Since many years, my children as well as my students have been asking me to write. Thinking that I did not have the time, my life being so full of work, was a great excuse not to. Joy Manné finally pushed me forward, for which I am still grateful, and got me to write articles for 'The Healing Breath'. Time flies though, and I become conscious about not getting any younger. So, the moment has come that I feel the need to share my experience, not only through teaching.
I began working as a breathwork therapist and trainer in 1978, I have been fascinated by the work with my clients and students. Various kinds of clients have crossed the doorstep to my practice room. Many unusual people came into our three-year training program. They all inspired me. Working with them, has enriched my life in uncountable ways. They not only forced me to look deeper inside and develop myself; they stimulated me to deepen my capacities as a breathwork therapist.
In the late seventies, my colleague Hans Mensink and I met at a gathering of rebirthers. It was a short meeting with unforeseen consequences. We were, at least on the outside, total opposites. Nevertheless we decided to work together. We were so enthusiastic about the deep effects of the Connected Breathing Technique, which seemed so simple and easy, that we wanted to help ourselves as well as others to learn how to use it in a well-founded way, a way that would give credit to it. The more we learned about it, the more complex it became. So together, we created a training program in 1979, which grew organically over the next six years into the form we had been visualising. From a three months course the work had evolved into the three-year training program we had been aiming for. After all these years, we are still working together, which in itself is like a miracle. We have always looked upon our working together as an assignment, a task we have been given, and our working relationship is a stable factor in our lives.
This three-year training has not only been a school for the students, but for me as well. It has been a school of life. It has forced me, as therapist, trainer and teacher, to constantly learn, practice and expand my knowledge and skills.
I have always believed in learning by doing; consequently, a therapist needs to be trained by doing an intense self-development process. He has to get to know himself profoundly; his various emotions, his weaknesses, and his strengths, and he should know his vulnerability just as intimately as his deepest anger and hatred. This makes him a safe person for himself, for other human beings in general and for his clients in particular. Clinical psychologists have often been in analysis for years. Why should Breathwork Therapists be less well trained?

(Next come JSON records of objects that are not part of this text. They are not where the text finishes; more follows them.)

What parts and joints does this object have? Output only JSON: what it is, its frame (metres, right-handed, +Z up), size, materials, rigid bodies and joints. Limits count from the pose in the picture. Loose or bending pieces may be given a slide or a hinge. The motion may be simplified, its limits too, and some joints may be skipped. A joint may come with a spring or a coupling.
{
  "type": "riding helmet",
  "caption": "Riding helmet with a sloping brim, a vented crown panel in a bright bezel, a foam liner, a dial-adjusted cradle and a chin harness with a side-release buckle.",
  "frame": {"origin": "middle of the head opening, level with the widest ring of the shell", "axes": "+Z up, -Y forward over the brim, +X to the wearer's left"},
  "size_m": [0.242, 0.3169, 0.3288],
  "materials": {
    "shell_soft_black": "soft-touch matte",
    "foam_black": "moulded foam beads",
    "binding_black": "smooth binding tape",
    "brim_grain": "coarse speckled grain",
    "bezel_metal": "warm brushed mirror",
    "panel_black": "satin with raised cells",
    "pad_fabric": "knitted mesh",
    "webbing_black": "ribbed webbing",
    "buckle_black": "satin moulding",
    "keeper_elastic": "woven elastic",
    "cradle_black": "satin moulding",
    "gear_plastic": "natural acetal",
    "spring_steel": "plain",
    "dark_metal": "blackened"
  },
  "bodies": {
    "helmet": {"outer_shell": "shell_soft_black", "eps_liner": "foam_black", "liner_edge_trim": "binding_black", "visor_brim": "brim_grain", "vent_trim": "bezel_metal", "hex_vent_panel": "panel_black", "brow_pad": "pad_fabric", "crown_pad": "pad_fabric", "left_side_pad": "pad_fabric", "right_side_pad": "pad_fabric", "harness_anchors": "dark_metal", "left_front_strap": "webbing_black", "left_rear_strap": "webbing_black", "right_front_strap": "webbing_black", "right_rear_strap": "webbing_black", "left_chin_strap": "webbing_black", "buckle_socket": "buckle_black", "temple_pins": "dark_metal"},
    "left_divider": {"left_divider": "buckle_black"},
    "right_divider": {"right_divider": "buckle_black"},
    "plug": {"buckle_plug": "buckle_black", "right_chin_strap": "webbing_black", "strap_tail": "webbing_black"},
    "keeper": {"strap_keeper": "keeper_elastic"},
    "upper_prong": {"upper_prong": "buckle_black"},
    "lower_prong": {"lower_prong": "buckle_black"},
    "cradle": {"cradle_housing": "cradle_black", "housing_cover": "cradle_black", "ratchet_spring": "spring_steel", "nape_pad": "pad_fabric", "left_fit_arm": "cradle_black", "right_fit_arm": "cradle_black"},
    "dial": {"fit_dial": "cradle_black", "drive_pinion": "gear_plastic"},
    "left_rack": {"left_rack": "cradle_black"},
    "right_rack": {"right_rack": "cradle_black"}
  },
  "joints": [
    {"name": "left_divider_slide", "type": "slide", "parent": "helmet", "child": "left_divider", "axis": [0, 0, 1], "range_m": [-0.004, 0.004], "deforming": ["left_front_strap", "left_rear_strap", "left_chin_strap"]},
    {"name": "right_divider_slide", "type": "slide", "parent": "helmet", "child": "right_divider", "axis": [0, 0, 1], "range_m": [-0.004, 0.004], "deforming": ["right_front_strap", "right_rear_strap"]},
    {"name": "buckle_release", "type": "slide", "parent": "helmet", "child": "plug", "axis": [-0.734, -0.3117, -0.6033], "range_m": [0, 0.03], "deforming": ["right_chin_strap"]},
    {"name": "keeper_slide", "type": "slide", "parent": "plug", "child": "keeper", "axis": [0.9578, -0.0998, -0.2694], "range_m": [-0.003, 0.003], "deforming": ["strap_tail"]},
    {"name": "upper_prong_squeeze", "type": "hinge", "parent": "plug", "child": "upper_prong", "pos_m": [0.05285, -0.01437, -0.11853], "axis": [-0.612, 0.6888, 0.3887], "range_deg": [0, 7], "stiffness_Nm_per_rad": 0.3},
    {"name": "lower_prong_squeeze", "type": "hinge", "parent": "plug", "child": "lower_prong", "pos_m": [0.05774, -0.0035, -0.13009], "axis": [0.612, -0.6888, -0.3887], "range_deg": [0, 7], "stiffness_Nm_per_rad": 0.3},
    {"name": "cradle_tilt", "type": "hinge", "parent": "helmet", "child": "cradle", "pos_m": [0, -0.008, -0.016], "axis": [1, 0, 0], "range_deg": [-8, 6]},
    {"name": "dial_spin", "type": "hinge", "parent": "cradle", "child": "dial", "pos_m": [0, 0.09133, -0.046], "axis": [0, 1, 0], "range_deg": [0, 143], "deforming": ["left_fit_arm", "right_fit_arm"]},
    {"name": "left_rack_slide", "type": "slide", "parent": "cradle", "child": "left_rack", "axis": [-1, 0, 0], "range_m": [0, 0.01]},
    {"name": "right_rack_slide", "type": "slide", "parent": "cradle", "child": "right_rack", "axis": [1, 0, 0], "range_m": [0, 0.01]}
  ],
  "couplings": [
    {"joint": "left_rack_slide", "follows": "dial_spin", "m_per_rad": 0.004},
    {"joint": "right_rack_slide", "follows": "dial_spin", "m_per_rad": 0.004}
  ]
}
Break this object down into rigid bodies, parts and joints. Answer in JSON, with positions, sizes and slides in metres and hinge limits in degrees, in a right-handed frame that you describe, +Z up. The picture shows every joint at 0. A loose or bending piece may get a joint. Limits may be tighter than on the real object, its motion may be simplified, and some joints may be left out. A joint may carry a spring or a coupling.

As therapists, we have to get that mysterious 'It', which constitutes a real good therapist, into our flesh and blood. We need to study, to practice consistently. Ultimately, we will be known by the content of our life and by ‘who we are' more than by what we say or do. We have to walk our talk.
In our training program, we teach breathwork as the basis of the therapeutic work. We teach the principles of the 'Psychology of Selves' to help people understand how the dynamics in relationships work, as well as a technique, called 'Voice Dialogue', because it is an excellent supplementary technique to use next to Integrative Breathwork. Furthermore, we teach some of the basic principles of Neuro Linguistic Programming and the fundamentals of Polarity Massage.